What is the axial ratio of a circularly polarized antenna and how do I measure it?

The axial ratio (AR) of a circularly polarized antenna is the ratio of the major axis to the minor axis of the polarization ellipse traced by the tip of the electric field vector as the wave propagates. For perfect circular polarization, the axial ratio is 1.0 (0 dB), meaning the electric field traces a circle. For elliptical polarization (imperfect CP), the axial ratio is greater than 1 (> 0 dB). For linear polarization, the axial ratio is infinite. The axial ratio in dB is: AR_dB = 20 x log(E_major / E_minor), where E_major and E_minor are the magnitudes of the major and minor axes of the polarization ellipse.

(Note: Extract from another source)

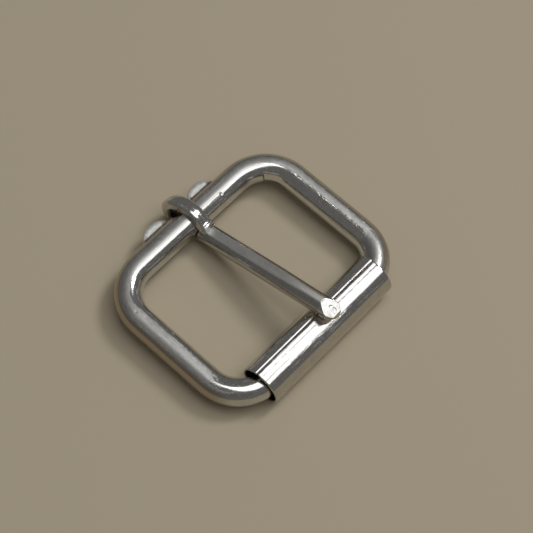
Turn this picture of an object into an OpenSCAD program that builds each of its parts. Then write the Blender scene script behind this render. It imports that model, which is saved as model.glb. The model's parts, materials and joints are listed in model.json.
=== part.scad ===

To measure the axial ratio: the standard method uses a linearly polarized reference antenna (a standard gain horn or dipole) that is rotated about the line of sight while recording the received signal level. As the linearly polarized antenna rotates through 360 degrees, a circularly polarized signal produces: a perfectly CP signal produces no variation (constant received power), while a non-ideal CP signal produces a sinusoidal variation where: AR_dB = P_max - P_min (the difference between the maximum and minimum received power levels). This spinning-linear method can be performed on a far-field antenna range or in a near-field scanning system. Modern vector network analyzer-based antenna ranges measure both orthogonal linear components (vertical and horizontal) simultaneously, from which the axial ratio is calculated: AR = (|E_R|^2 + |E_L|^2 + 2|E_R||E_L|) / (|E_R|^2 + |E_L|^2 - 2|E_R||E_L|) where E_R and E_L are the right-hand and left-hand circular components.